Comensalidade, palavra longa e que parece até mesmo errada, que existe principalmente para descrever uma parte social muito importante na cultura de alguns países, como no meu país, o Brasil.
Essa palavra faz parte da nossa cultura e raiz, aquele simples “você aceita um café?” ou “será que posso oferecer alguma coisa?" "Tem uma bolachinha e um bolinho”, e até jantares elaborados e pensados para impressionar aquela visita importante.
A comensalidade é algo muito simples, no Brasil é conhecido como conversa, “papo”, “trocar ideia”, “lero” e diversas gírias que devem existir em diferentes regiões brasileiras. Essa palavra significa não apenas comer por comer, mas transformar a refeição em um ato social.

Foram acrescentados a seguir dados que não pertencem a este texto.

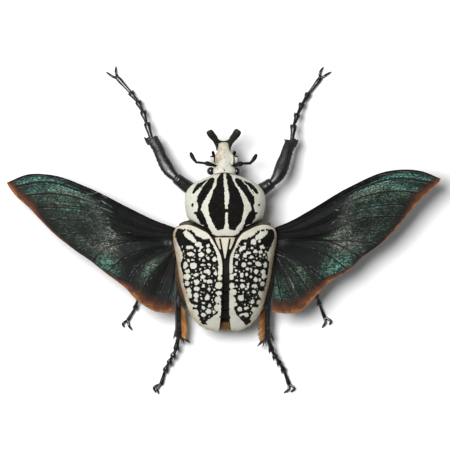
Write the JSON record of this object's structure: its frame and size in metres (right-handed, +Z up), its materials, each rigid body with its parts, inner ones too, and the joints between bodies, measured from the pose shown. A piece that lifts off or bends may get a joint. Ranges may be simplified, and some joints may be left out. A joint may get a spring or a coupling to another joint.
{
  "type": "goliath beetle model",
  "caption": "Life-size still goliath beetle with spread hind wings, patterned wing covers and black spined legs.",
  "frame": {"origin": "on the floor, under the middle of the bounding box, which is under the middle of the body", "axes": "+Z up; head towards -Y; the animal's left towards +X, along the wingspan"},
  "size_m": [0.1952, 0.1486, 0.0327],
  "materials": {
    "velvet_shield": "cream with velvety brown-black stripes",
    "elytron": "velvety black with irregular white blobs and a cream border",
    "head_shell": "cream, ochre stained, black at the sides",
    "black_shell": "glossy punctate black chitin",
    "body_shell": "dark green-black chitin with ochre hair",
    "wing_membrane": "opaque iridescent green-black membrane with an orange-brown rim",
    "eye": "glossy dark brown"
  },
  "bodies": {
    "root": {"head": "head_shell", "horn": "black_shell", "eye_left": "eye", "eye_right": "eye", "antenna_left": "black_shell", "antenna_right": "black_shell", "pronotum": "velvet_shield", "prosternum": "body_shell", "scutellum": "velvet_shield", "elytron_left": "elytron", "elytron_right": "elytron", "thorax": "body_shell", "abdomen": "body_shell", "wing_left": "wing_membrane", "wing_right": "wing_membrane", "femur_fore_left": "black_shell", "tibia_fore_left": "black_shell", "tarsus_fore_left": "black_shell", "femur_fore_right": "black_shell", "tibia_fore_right": "black_shell", "tarsus_fore_right": "black_shell", "femur_mid_left": "black_shell", "tibia_mid_left": "black_shell", "tarsus_mid_left": "black_shell", "femur_mid_right": "black_shell", "tibia_mid_right": "black_shell", "tarsus_mid_right": "black_shell", "femur_hind_left": "black_shell", "tibia_hind_left": "black_shell", "tarsus_hind_left": "black_shell", "femur_hind_right": "black_shell", "tibia_hind_right": "black_shell", "tarsus_hind_right": "black_shell"}
  },
  "joints": []
}
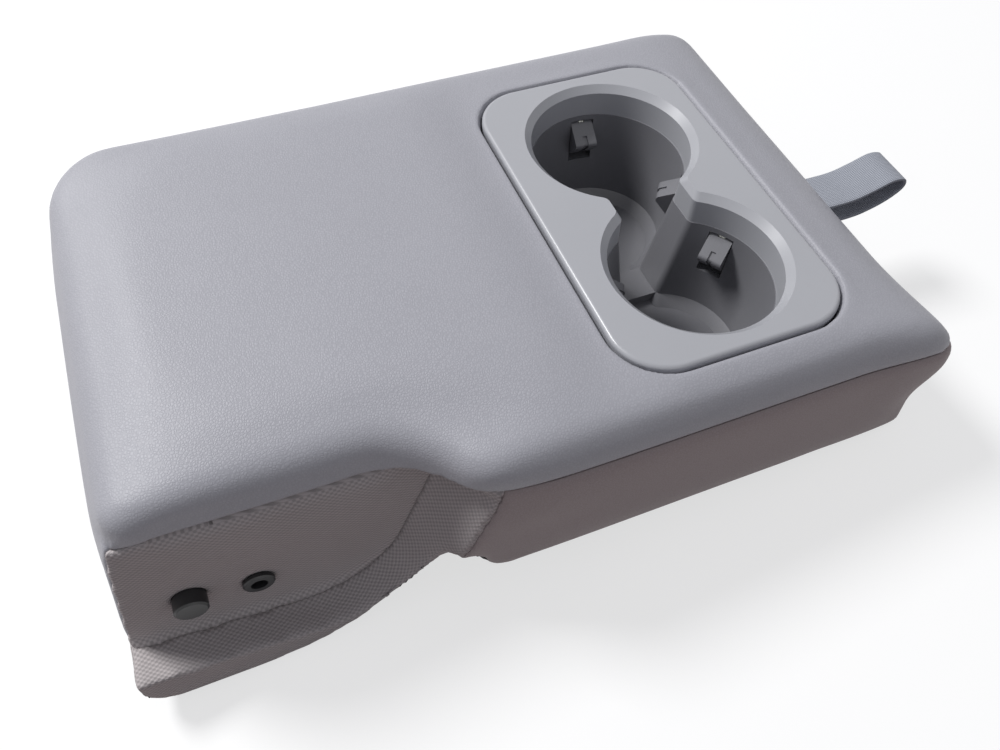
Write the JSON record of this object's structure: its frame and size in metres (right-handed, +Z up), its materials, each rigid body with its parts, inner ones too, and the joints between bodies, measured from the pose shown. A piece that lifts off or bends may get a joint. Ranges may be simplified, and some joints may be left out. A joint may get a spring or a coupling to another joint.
{
  "type": "rear seat armrest",
  "caption": "Fold-down padded rear seat armrest with a joined pair of cup holders, sprung cup tabs, a scooped side pocket for its pivot and a webbing pull loop.",
  "frame": {"origin": "on the fold axis, midway between the two cups", "axes": "+X from the fold axis to the strap end, +Y along the fold axis away from the pocketed side, +Z up through the cushion's top when it is folded down"},
  "size_m": [0.411, 0.24, 0.1206],
  "materials": {
    "leatherette": "soft grained",
    "knit_fabric": "matt knitted",
    "side_vinyl": "soft matt",
    "base_felt": "matt felt",
    "foam": "open-cell foam",
    "pale_plastic": "satin",
    "dark_plastic": "fine grained",
    "black_plastic": "satin",
    "board_plastic": "satin",
    "frame_steel": "e-coat",
    "zinc_steel": "zinc plated",
    "webbing": "woven"
  },
  "bodies": {
    "seat_fixings": {"pivot_bush_near": "black_plastic", "pivot_bush_far": "black_plastic"},
    "armrest": {"top_cover": "leatherette", "pocket_panel": "knit_fabric", "pocket_band": "knit_fabric", "front_side_cover": "side_vinyl", "far_side_cover": "side_vinyl", "bottom_cover": "base_felt", "foam_core": "foam", "frame_tube": "frame_steel", "side_plate_near": "frame_steel", "side_plate_far": "frame_steel", "pivot_shaft": "zinc_steel", "stop_bush_near": "black_plastic", "stop_bush_far": "black_plastic", "carrier_strap": "frame_steel", "base_board": "board_plastic", "bezel": "pale_plastic", "cupholder_bowl": "dark_plastic", "bezel_screws": "zinc_steel", "bowl_screws": "zinc_steel", "tab_hinge_pins": "zinc_steel", "pull_strap": "webbing", "strap_plate": "frame_steel", "strap_rivets": "zinc_steel"},
    "tab_1": {"cup_tab_1": "dark_plastic", "tab_spring_1": "zinc_steel"},
    "tab_2": {"cup_tab_2": "dark_plastic", "tab_spring_2": "zinc_steel"},
    "tab_3": {"cup_tab_3": "dark_plastic", "tab_spring_3": "zinc_steel"},
    "tab_4": {"cup_tab_4": "dark_plastic", "tab_spring_4": "zinc_steel"},
    "tab_5": {"cup_tab_5": "dark_plastic", "tab_spring_5": "zinc_steel"},
    "tab_6": {"cup_tab_6": "dark_plastic", "tab_spring_6": "zinc_steel"}
  },
  "joints": [
    {"name": "armrest_fold", "type": "hinge", "parent": "seat_fixings", "child": "armrest", "pos_m": [0, 0, 0], "axis": [0, -1, 0], "range_deg": [0, 105]},
    {"name": "tab_push_1", "type": "hinge", "parent": "armrest", "child": "tab_1", "pos_m": [0.24459, 0.08148, 0.0496], "axis": [0.9945, -0.1045, 0], "range_deg": [0, 36]},
    {"name": "tab_push_2", "type": "hinge", "parent": "armrest", "child": "tab_2", "pos_m": [0.27284, 0.01803, 0.0496], "axis": [-0.5878, -0.809, 0], "range_deg": [0, 36]},
    {"name": "tab_push_3", "type": "hinge", "parent": "armrest", "child": "tab_3", "pos_m": [0.20377, 0.02529, 0.0496], "axis": [-0.4067, 0.9135, 0], "range_deg": [0, 36]},
    {"name": "tab_push_4", "type": "hinge", "parent": "armrest", "child": "tab_4", "pos_m": [0.24459, -0.08148, 0.0496], "axis": [-0.9945, -0.1045, 0], "range_deg": [0, 36]},
    {"name": "tab_push_5", "type": "hinge", "parent": "armrest", "child": "tab_5", "pos_m": [0.27284, -0.01803, 0.0496], "axis": [0.5878, -0.809, 0], "range_deg": [0, 36]},
    {"name": "tab_push_6", "type": "hinge", "parent": "armrest", "child": "tab_6", "pos_m": [0.20377, -0.02529, 0.0496], "axis": [0.4067, 0.9135, 0], "range_deg": [0, 36]}
  ]
}
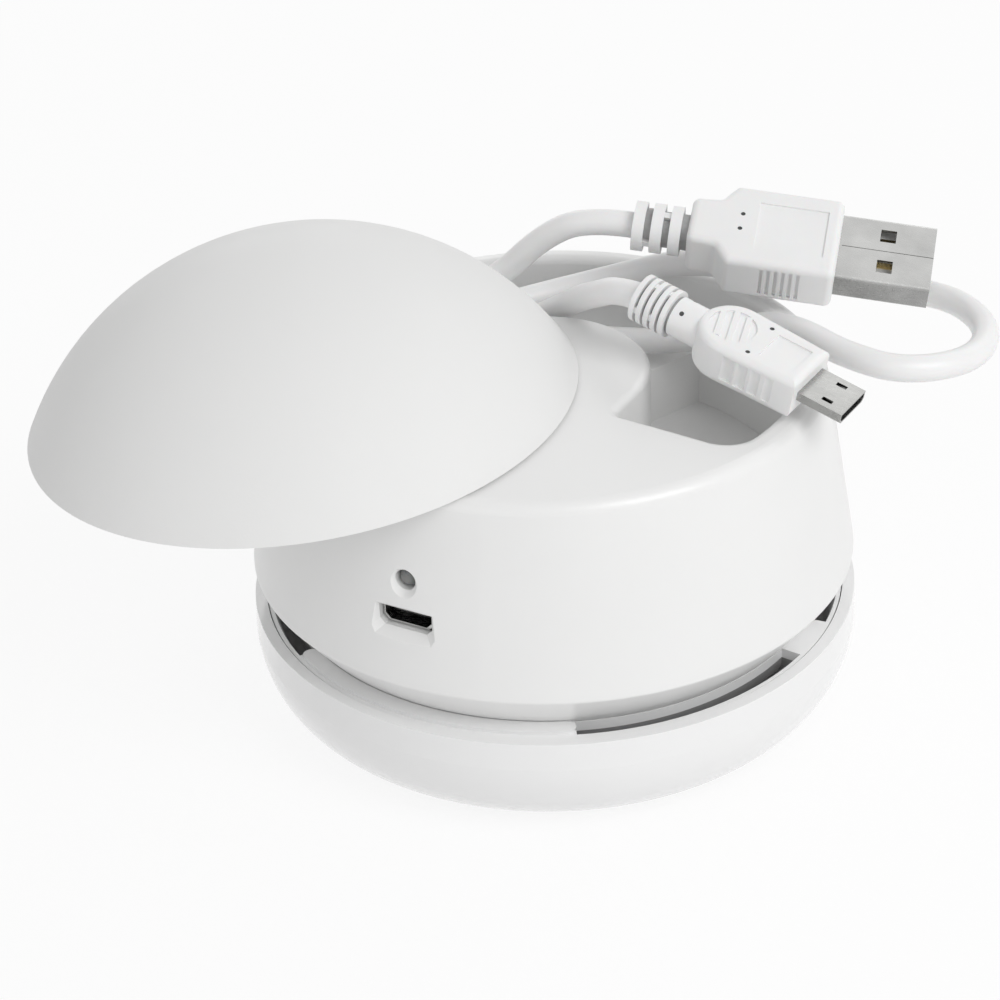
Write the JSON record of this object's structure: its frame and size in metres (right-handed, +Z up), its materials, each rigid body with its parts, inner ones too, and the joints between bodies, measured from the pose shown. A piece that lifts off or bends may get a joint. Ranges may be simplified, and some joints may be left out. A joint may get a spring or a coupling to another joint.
{
  "type": "desktop vacuum cleaner",
  "caption": "Small round desktop vacuum cleaner: tapered white body on a slotted vent ring and dish, swivelling domed lid over a store that holds its charging lead.",
  "frame": {"origin": "on the body's axis at the surface that the pads stand on", "axes": "+Z up along the body's axis, -Y towards the charging port and the indicator light, +X to the right seen from the port"},
  "size_m": [0.1245, 0.1071, 0.0743],
  "materials": {
    "housing_white": "fine satin moulded",
    "lid_white": "matte moulded",
    "ring_gloss": "gloss",
    "dish_gloss": "gloss",
    "tray_white": "satin moulded",
    "inner_plastic": "plain moulded",
    "washer_nylon": "natural nylon",
    "fan_plastic": "plain moulded",
    "filter_fabric": "fine mesh",
    "bristle": "nylon bristle",
    "pad_rubber": "matte",
    "gasket_rubber": "matte",
    "steel": "plain",
    "screw_steel": "zinc plated",
    "motor_steel": "drawn",
    "brass": "plain",
    "cell_wrap": "film wrap",
    "board": "solder mask",
    "component": "moulded",
    "black_plastic": "moulded",
    "connector_steel": "bright nickel",
    "connector_dark": "dark nickel",
    "contact_gold": "plated",
    "light_lens": "frosted clear",
    "slider_grey": "moulded",
    "lead_white": "soft satin",
    "lead_white_hard": "satin",
    "cord_white": "satin sheath"
  },
  "bodies": {
    "housing": {"upper_housing": "housing_white", "vent_ring": "ring_gloss", "base_dish": "dish_gloss", "base_pads": "pad_rubber", "chassis_plate": "inner_plastic", "filter_frame": "inner_plastic", "filter_mesh": "filter_fabric", "filter_gasket": "gasket_rubber", "fan_cover": "inner_plastic", "motor_can": "motor_steel", "motor_endcap": "inner_plastic", "motor_bushes": "brass", "motor_terminals": "brass", "battery_cell": "cell_wrap", "battery_cradle": "inner_plastic", "circuit_board": "board", "board_components": "component", "usb_port_shell": "connector_steel", "usb_port_tongue": "black_plastic", "charge_light": "light_lens", "light_legs": "steel", "switch_body": "black_plastic", "housing_screws": "screw_steel", "dish_screws": "screw_steel", "cover_screws": "screw_steel", "motor_screws": "screw_steel", "board_screws": "screw_steel"},
    "lid": {"lid_dome": "lid_white", "lid_thrust_washer": "washer_nylon", "lid_spring_washer": "steel", "lid_pivot_screw": "screw_steel"},
    "tray": {"dust_tray": "tray_white", "brush_ring": "inner_plastic", "brush_tufts": "bristle"},
    "rotor": {"impeller": "fan_plastic", "motor_shaft": "steel"},
    "switch": {"switch_slider": "slider_grey"},
    "lead": {"usb_a_overmould": "lead_white", "usb_a_strain_relief": "lead_white", "usb_a_shell": "connector_steel", "usb_a_tongue": "lead_white_hard", "usb_a_contacts": "contact_gold", "micro_b_overmould": "lead_white", "micro_b_strain_relief": "lead_white", "micro_b_shell": "connector_dark", "micro_b_tongue": "black_plastic", "usb_cord": "cord_white"}
  },
  "joints": [
    {"name": "lid_swivel", "type": "hinge", "parent": "housing", "child": "lid", "pos_m": [0, -0.0286, 0.05293], "axis": [0, -0.0681, 0.9977], "range_deg": [-76.8, 0]},
    {"name": "lead_lift", "type": "slide", "parent": "housing", "child": "lead", "axis": [0, 0, 1], "range_m": [0, 0.0601], "deforming": ["usb_cord"]},
    {"name": "tray_twist", "type": "hinge", "parent": "housing", "child": "tray", "pos_m": [0, 0, 0.0028], "axis": [0, 0, 1], "range_deg": [0, 25]},
    {"name": "rotor_spin", "type": "hinge", "parent": "housing", "child": "rotor", "pos_m": [0, 0, 0.025], "axis": [0, 0, 1], "continuous": true},
    {"name": "switch_slide", "type": "slide", "parent": "housing", "child": "switch", "axis": [-0.9397, -0.342, 0], "range_m": [0, 0.003]}
  ],
  "couplings": [
    {"joint": "lead_lift", "follows": "lid_swivel", "m_per_rad": -0.044762}
  ]
}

Esse ato social tem como objetivo o desenvolvimento de uma conversa, como em um encontro com o crush (apelido dado no brasil para pessoa que se gosta amorosamente), onde apesar de ter comida e bebida em muitos dos casos, o objetivo na verdade é conhecer melhor aquela pessoa, e se apresentar, portanto compartilhar fatos importantes sobre a sua vida e história.
O exemplo do encontro é um dos mais comuns, mas a comensalidade está presente desde o momento pré-histórico em que além de comer o homem se sentou ao redor da fogueira com os seus companheiros de caça e compartilhou novas rotas de caça, onde ele tinha ido e como tinha acontecido os processos dentro do seu dia.
É importante entender que a comensalidade tem uma forte relação com disputas políticas e as conversas de poder em impérios importantes como o grego e o romano, onde apesar de ainda ser um ato social as conversas iriam decidir de fato sobre a vida e morte de pessoas.
Entender que a comensalidade é um fenômeno importante para o desenvolvimento afetivo e vinculativo da sociedade, é necessário para compreender a sua totalidade.
Vamos nos imaginar em uma memória onde você é novo em uma escola, e ainda não fez nenhum amigo, então você vai comer algo no intervalo das aulas, e você fica todos os dias sozinho, sem conversar e sem conhecer absolutamente ninguém além dos colegas de sala, que só falam com você durante os momentos de aula em que as atividades exigem algum tipo de conversa, o que você sente a partir desse exemplo?
A partir desse exemplo eu sempre sinto uma certa angústia, pois lembro que a melhor parte dos intervalos escolares eram as trocas durante uma mordida e outra do meu lanche, nem que fosse para falar do “gatinho da 6º série C” (A 6º série hoje é o 7º ano do fundamental no Brasil). Os antropólogos sempre deixam claro que nascemos para viver em sociedade e a comensalidade faz parte disso.
Dentro da cultura do meu país a comensalidade é extremamente importante, pois não tem um momento na vida em que receber sem um docinho, um bolo, um salgado, um jantar, um pão com manteiga comum, seja qual for a renda dessa família é comum, pois nos nossos lares é necessário receber com alimento, conversa e hospitalidade, para demonstrar carinho e acolhimento.
A hospitalidade com comensalidade dentro desses lares é composta de alimentos com muita memória afetiva, pois apesar da grande industrialização dos alimentos, receber alguém em nossos lares com um alimento feito pelas nossas próprias mãos é maravilhoso, e nos sentimos mais acolhedores dessa forma. Esse acolhimento sempre tem como objetivo fazer o outro se sentir mais querido dentro do seu lar, e mostrar que você teve trabalho em recebê-lo é uma forma de mostrar nossa hospitalidade.
Além da hospitalidade, dentro da nossa cultura comer é como queremos nos encontrar sempre, é até difícil lembrar dos momentos da nossa história que não estão relacionados a momentos ligados com a alimentação e muita conversa, ao redor da mesa de bar, ou da mesa familiar, pois a comensalidade está impressa dentro do nosso DNA.